Villages make it safer to walk and bike to school
LIMA – Today more than ever, there is a need to provide options that allow all children, including those with disabilities, to walk and bicycle to school safely. Many communities struggle with traffic congestion around schools. At the same time, children in general engage in less physical activity, which contributes to the prevalence of childhood obesity. Safe Routes to School (SRTS) programs address these challenges.
Over the summer, Safe Routes to School projects are being completed in Spencerville and Elida School Districts. Funding from the National Safe Routes to School program is providing sidewalks, traffic control improvements and additional bike racks. The project is helping students who live close enough to walk or bike to school.
Both schools have partnered with the Creating Healthy Communities Program of Allen County Public Health and will be promoting projects to get more kids walking and biking to school.
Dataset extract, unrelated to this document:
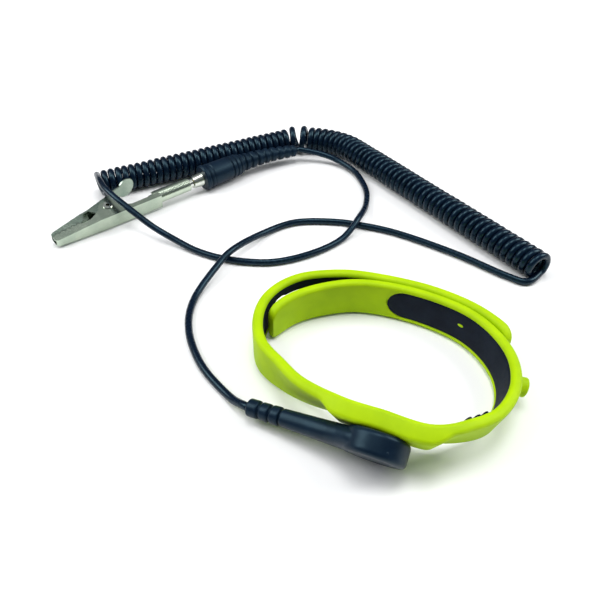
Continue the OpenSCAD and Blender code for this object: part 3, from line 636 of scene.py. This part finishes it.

Several activities will take place over the school year to bring awareness to the SRTS project at the schools. Parents will be seeing materials come home with their children in the elementary school and teachers will be incorporating bike safety and walking safety into their classrooms.
Education is one of the complementary strategies in an SRTS program. Education activities include teaching pedestrian, bicyclist and traffic safety and creating awareness of the benefits and goals of SRTS. Beyond safety, education for children may also address benefits to personal health and the environment provided by walking and bicycling. Health benefits often focus on the importance of physical activity. Although most children engage in physical activity primarily because they think it is fun, highlighting the relationship between personal health and physical activity gives children another reason to be physically active.
Many parents, community members and school personnel drive near the school on most weekdays. Each driver can contribute to the safety of the walking and bicycling environment for children. Complying with traffic laws and posted speed limits are examples of driving behaviors that result in safer conditions. As you drop your child off this school year in these districts, please pay close attention to your speed and be on the look-out for more students walking and biking to school.